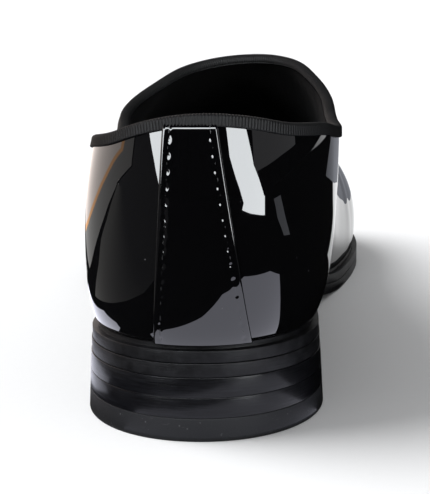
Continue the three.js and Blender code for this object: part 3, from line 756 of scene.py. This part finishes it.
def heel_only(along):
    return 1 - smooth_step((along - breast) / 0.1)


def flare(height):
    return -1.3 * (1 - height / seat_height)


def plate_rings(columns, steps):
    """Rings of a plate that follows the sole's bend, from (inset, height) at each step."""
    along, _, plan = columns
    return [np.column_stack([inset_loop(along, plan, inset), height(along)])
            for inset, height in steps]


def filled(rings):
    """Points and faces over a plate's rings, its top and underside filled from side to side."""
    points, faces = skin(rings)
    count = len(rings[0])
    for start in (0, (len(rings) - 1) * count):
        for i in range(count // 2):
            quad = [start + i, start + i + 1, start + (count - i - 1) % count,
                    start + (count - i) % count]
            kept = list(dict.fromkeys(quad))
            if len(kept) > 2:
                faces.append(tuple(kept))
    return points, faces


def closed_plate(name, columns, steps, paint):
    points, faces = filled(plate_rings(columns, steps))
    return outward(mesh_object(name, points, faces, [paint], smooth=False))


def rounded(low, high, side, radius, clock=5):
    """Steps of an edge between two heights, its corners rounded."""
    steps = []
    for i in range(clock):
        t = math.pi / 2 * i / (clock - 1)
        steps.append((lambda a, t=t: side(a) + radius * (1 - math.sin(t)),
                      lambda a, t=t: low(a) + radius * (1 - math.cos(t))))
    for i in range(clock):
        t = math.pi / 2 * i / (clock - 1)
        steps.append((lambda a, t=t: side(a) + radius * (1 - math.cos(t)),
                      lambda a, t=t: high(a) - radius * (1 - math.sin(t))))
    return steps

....

What this task involves
Give back the listing exactly, please, from its first line to the line containing "faces, [paint], smooth=False))", inclusive, and nothing past that line.

Solution for this task
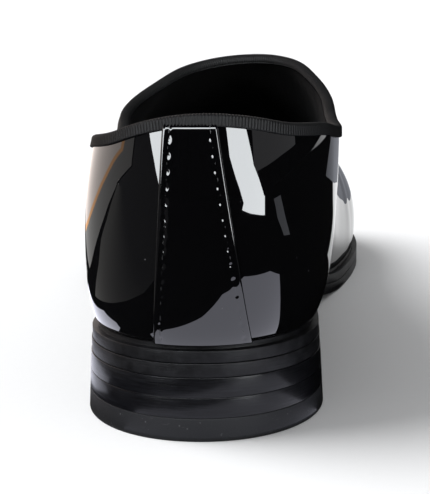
Continue the three.js and Blender code for this object: part 3, from line 756 of scene.py. This part finishes it.
def heel_only(along):
    return 1 - smooth_step((along - breast) / 0.1)


def flare(height):
    return -1.3 * (1 - height / seat_height)


def plate_rings(columns, steps):
    """Rings of a plate that follows the sole's bend, from (inset, height) at each step."""
    along, _, plan = columns
    return [np.column_stack([inset_loop(along, plan, inset), height(along)])
            for inset, height in steps]


def filled(rings):
    """Points and faces over a plate's rings, its top and underside filled from side to side."""
    points, faces = skin(rings)
    count = len(rings[0])
    for start in (0, (len(rings) - 1) * count):
        for i in range(count // 2):
            quad = [start + i, start + i + 1, start + (count - i - 1) % count,
                    start + (count - i) % count]
            kept = list(dict.fromkeys(quad))
            if len(kept) > 2:
                faces.append(tuple(kept))
    return points, faces


def closed_plate(name, columns, steps, paint):
    points, faces = filled(plate_rings(columns, steps))
    return outward(mesh_object(name, points, faces, [paint], smooth=False))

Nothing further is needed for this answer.